**Your goal**
Each line from the one containing "Turn this picture" through the one containing "NUT_ACROSS_FLATS = 0.0090" is to be retyped exactly, both end lines included, and all other lines left out.
==== Data rows
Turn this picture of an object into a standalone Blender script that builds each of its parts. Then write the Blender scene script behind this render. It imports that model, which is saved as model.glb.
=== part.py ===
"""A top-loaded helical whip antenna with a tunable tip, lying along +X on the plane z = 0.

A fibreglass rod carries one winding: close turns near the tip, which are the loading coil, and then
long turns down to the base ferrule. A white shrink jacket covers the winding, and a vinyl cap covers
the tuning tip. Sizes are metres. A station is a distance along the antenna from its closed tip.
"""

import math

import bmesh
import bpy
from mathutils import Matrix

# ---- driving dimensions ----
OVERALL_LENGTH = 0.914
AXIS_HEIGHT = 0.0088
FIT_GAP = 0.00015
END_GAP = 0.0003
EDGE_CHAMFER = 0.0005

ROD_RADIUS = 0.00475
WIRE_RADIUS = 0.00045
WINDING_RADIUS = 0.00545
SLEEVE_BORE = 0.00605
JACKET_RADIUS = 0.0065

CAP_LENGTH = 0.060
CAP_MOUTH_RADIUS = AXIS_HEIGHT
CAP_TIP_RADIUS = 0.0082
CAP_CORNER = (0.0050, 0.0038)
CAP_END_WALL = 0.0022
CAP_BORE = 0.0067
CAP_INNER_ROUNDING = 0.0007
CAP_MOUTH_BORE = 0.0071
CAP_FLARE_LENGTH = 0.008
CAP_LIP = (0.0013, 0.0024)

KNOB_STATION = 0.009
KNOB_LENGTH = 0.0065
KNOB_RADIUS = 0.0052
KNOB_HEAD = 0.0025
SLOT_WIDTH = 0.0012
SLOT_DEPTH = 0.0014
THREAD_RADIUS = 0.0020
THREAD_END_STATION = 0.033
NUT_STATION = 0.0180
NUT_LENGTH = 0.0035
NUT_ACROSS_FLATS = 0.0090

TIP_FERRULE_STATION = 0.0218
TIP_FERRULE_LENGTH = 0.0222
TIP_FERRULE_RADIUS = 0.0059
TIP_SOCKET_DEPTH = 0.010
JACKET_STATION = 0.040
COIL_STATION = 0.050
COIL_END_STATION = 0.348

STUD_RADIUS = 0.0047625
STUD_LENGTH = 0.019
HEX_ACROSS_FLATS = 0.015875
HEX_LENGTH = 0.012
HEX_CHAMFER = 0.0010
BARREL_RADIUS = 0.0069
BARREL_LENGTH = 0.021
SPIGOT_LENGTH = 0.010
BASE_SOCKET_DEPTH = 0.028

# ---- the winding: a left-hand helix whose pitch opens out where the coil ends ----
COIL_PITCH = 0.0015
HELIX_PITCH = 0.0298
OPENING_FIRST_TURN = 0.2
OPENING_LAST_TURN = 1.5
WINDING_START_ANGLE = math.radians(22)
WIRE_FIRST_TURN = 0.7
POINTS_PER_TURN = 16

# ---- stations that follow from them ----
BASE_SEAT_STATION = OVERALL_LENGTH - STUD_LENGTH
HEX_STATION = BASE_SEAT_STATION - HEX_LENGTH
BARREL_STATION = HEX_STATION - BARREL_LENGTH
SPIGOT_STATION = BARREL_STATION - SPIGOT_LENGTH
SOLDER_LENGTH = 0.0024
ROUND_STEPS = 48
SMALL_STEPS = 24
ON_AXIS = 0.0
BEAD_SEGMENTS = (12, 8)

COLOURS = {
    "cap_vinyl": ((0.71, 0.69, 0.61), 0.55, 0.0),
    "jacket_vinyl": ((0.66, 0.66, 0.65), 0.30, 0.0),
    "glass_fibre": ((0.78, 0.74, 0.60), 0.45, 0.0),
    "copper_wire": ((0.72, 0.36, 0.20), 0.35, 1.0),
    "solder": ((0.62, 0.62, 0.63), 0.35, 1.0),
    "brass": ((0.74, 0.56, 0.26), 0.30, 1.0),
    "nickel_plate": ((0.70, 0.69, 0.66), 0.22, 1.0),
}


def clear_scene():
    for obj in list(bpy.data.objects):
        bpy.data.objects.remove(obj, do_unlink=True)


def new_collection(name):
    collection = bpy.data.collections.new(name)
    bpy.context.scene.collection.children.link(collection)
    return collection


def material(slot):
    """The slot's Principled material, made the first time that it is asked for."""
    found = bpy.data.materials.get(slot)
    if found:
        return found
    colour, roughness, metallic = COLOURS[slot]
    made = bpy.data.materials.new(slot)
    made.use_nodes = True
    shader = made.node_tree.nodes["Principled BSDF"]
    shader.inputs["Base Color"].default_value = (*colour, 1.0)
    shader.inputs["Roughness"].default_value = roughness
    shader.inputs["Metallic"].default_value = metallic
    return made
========
==== Data rows
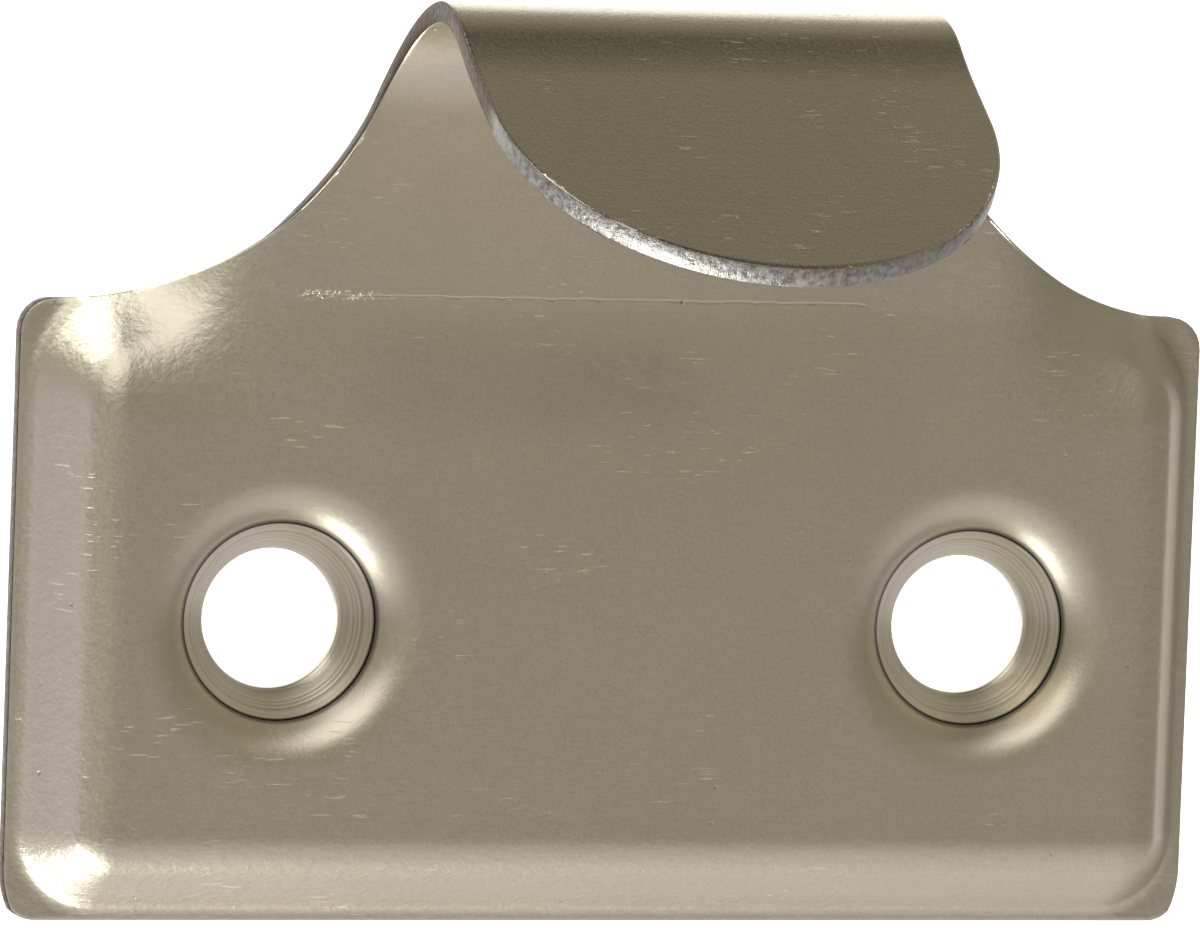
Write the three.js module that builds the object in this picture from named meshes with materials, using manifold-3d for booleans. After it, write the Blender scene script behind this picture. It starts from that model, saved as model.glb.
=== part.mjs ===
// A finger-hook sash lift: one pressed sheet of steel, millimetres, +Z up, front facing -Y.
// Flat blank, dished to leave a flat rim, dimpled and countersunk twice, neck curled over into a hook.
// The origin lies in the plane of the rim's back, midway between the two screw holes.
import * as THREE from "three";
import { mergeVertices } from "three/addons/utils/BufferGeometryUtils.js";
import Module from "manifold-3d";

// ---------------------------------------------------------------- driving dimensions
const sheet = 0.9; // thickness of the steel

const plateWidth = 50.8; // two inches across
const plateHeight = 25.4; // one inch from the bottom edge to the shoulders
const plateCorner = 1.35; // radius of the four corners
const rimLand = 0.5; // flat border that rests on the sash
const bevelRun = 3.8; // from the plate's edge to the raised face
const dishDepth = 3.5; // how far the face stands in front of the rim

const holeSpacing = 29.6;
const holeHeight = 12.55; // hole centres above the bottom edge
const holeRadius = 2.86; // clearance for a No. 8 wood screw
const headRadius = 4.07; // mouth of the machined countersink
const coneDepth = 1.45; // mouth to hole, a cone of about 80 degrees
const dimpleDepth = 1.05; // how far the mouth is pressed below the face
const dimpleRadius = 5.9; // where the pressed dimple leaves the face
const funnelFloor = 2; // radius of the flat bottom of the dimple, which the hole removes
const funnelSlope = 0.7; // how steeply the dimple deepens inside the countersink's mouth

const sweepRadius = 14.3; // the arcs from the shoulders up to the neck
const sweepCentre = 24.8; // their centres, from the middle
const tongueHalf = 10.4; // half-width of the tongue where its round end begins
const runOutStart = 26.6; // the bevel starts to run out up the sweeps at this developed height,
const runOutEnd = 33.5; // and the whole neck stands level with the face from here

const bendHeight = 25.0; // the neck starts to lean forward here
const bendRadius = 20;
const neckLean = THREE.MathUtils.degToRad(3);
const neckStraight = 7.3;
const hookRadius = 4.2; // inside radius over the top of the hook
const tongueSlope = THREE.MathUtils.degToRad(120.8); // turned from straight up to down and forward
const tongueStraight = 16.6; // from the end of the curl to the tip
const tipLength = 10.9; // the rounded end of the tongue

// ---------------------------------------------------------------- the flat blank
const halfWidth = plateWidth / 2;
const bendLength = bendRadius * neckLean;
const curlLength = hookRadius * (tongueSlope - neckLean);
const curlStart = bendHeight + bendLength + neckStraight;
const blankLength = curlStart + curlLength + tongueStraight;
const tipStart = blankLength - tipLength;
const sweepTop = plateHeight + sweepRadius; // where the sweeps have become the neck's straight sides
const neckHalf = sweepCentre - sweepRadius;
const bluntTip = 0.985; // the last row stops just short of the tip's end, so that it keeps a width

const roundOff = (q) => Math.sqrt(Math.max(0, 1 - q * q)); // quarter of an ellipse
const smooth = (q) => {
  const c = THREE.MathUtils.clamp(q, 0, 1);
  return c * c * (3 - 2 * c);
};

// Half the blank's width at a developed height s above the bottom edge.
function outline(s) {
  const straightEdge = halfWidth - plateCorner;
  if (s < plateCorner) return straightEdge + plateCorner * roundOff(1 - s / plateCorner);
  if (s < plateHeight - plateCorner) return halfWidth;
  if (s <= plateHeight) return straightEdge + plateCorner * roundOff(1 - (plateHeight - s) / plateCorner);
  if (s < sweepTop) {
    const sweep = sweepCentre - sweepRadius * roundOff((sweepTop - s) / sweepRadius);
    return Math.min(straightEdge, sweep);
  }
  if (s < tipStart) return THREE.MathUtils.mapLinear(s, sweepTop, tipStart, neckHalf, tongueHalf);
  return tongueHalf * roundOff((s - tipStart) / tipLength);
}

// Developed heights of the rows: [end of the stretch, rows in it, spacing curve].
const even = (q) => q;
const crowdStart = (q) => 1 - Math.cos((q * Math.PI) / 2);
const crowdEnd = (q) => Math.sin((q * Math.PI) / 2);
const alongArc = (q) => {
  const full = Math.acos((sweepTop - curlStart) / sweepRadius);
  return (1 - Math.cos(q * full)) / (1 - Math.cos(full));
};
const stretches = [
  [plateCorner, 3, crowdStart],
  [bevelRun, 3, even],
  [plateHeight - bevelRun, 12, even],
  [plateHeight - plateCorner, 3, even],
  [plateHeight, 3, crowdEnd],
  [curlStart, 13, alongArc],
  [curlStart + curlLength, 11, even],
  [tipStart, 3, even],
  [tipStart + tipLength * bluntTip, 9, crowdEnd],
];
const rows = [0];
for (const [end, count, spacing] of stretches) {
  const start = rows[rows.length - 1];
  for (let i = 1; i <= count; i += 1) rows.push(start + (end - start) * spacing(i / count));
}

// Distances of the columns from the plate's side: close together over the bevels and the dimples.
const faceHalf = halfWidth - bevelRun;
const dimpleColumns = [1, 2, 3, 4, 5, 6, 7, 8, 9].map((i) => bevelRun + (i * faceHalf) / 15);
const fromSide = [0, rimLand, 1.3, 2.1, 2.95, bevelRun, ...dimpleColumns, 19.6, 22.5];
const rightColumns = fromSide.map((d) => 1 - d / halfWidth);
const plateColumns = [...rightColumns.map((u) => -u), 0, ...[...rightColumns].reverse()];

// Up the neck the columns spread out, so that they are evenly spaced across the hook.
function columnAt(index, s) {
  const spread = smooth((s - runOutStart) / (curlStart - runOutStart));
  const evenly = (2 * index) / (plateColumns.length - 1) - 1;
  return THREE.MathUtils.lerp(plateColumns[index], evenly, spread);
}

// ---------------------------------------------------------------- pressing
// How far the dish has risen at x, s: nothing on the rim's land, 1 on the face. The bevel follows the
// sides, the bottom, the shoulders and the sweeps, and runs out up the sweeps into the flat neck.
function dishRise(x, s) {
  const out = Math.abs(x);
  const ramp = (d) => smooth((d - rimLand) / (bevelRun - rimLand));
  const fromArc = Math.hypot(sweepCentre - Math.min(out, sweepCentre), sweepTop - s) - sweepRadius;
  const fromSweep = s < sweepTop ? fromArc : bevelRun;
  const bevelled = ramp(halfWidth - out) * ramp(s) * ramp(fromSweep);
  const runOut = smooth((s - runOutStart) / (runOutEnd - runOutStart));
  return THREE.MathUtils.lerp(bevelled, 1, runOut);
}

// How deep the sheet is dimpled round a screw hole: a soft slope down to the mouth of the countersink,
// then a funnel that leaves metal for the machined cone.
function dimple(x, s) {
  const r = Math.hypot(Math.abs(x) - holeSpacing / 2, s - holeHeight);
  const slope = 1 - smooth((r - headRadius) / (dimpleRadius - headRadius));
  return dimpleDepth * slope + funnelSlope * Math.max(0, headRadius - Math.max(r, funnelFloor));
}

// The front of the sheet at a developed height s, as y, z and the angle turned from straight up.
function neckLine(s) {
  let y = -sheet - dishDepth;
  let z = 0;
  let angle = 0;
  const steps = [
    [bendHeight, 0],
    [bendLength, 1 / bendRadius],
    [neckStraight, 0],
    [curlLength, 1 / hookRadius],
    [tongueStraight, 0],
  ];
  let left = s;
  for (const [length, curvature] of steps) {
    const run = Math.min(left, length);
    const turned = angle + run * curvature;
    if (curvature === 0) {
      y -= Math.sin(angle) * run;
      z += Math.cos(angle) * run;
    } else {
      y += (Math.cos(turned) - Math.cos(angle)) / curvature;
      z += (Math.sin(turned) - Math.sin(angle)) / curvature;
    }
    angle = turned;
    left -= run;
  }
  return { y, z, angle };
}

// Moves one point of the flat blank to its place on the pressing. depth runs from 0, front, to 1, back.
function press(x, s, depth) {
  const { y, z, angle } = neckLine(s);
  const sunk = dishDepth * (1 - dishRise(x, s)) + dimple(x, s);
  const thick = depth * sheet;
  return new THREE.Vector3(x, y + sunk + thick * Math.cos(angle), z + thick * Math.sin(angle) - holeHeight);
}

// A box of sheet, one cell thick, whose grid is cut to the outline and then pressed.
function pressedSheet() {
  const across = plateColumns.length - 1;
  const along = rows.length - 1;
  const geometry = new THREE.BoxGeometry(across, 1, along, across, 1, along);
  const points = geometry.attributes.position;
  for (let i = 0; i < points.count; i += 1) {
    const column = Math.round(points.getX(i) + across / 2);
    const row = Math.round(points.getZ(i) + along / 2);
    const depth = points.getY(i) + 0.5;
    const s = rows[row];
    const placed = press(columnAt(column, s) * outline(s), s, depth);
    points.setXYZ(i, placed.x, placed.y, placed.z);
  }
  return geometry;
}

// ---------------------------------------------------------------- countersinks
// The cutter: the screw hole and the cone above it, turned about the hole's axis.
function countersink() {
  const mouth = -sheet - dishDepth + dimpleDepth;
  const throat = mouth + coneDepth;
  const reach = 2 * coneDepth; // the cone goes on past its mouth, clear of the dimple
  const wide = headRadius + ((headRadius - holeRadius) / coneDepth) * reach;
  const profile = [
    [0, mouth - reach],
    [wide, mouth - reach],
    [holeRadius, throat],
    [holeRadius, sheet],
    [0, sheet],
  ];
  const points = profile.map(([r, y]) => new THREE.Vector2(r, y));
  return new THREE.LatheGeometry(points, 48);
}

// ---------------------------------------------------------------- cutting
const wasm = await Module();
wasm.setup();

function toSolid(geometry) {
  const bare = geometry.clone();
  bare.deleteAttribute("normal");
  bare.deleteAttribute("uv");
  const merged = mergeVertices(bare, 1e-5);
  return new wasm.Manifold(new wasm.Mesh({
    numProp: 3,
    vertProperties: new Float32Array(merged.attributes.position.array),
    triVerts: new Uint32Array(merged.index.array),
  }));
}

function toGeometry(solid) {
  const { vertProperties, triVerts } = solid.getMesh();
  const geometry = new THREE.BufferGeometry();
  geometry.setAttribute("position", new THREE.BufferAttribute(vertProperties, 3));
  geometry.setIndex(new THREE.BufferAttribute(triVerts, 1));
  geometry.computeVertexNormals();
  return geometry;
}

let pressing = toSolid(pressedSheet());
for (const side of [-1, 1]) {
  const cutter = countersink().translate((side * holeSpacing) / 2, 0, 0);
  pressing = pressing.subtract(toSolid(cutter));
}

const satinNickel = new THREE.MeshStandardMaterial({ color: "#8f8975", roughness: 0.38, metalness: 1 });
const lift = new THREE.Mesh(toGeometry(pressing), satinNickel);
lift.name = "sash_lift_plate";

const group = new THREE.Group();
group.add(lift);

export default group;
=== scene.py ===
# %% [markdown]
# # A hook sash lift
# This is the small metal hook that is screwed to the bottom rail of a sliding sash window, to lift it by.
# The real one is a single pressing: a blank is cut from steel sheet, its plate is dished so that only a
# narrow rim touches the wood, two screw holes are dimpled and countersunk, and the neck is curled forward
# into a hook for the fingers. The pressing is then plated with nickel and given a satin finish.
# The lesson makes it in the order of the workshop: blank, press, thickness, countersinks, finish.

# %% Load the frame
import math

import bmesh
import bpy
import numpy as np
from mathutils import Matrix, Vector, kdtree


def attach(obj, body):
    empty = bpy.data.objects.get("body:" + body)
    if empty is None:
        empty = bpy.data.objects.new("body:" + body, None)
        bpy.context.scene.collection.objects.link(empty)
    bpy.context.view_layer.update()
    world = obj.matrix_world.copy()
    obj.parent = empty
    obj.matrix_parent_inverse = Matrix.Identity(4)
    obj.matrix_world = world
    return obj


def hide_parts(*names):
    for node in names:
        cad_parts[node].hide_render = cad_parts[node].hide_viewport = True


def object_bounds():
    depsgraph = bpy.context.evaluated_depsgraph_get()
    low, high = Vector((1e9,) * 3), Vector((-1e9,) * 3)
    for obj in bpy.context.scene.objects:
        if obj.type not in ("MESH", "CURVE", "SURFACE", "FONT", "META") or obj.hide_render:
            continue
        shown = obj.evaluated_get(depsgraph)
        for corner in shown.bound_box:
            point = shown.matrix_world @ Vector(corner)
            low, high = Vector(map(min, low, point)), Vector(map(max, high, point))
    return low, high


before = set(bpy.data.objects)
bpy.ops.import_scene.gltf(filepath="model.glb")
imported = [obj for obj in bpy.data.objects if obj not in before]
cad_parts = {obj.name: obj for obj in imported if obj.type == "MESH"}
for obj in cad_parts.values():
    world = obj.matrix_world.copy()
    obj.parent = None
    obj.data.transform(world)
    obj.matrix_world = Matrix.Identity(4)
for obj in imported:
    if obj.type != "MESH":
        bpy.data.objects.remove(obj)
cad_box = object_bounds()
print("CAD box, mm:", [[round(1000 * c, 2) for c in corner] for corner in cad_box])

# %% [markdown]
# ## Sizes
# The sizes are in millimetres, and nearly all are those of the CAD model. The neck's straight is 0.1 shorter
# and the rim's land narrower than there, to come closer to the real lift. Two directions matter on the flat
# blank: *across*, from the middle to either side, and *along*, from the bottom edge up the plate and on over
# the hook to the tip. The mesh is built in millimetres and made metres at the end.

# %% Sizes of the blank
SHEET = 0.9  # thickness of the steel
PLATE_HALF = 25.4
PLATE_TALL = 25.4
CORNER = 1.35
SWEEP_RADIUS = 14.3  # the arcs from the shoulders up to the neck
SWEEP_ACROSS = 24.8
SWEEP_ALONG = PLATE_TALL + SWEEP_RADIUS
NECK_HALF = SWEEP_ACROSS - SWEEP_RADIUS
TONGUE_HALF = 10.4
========
**Answer to this exercise**
Turn this picture of an object into a standalone Blender script that builds each of its parts. Then write the Blender scene script behind this render. It imports that model, which is saved as model.glb.
=== part.py ===
"""A top-loaded helical whip antenna with a tunable tip, lying along +X on the plane z = 0.

A fibreglass rod carries one winding: close turns near the tip, which are the loading coil, and then
long turns down to the base ferrule. A white shrink jacket covers the winding, and a vinyl cap covers
the tuning tip. Sizes are metres. A station is a distance along the antenna from its closed tip.
"""

import math

import bmesh
import bpy
from mathutils import Matrix

# ---- driving dimensions ----
OVERALL_LENGTH = 0.914
AXIS_HEIGHT = 0.0088
FIT_GAP = 0.00015
END_GAP = 0.0003
EDGE_CHAMFER = 0.0005

ROD_RADIUS = 0.00475
WIRE_RADIUS = 0.00045
WINDING_RADIUS = 0.00545
SLEEVE_BORE = 0.00605
JACKET_RADIUS = 0.0065

CAP_LENGTH = 0.060
CAP_MOUTH_RADIUS = AXIS_HEIGHT
CAP_TIP_RADIUS = 0.0082
CAP_CORNER = (0.0050, 0.0038)
CAP_END_WALL = 0.0022
CAP_BORE = 0.0067
CAP_INNER_ROUNDING = 0.0007
CAP_MOUTH_BORE = 0.0071
CAP_FLARE_LENGTH = 0.008
CAP_LIP = (0.0013, 0.0024)

KNOB_STATION = 0.009
KNOB_LENGTH = 0.0065
KNOB_RADIUS = 0.0052
KNOB_HEAD = 0.0025
SLOT_WIDTH = 0.0012
SLOT_DEPTH = 0.0014
THREAD_RADIUS = 0.0020
THREAD_END_STATION = 0.033
NUT_STATION = 0.0180
NUT_LENGTH = 0.0035
NUT_ACROSS_FLATS = 0.0090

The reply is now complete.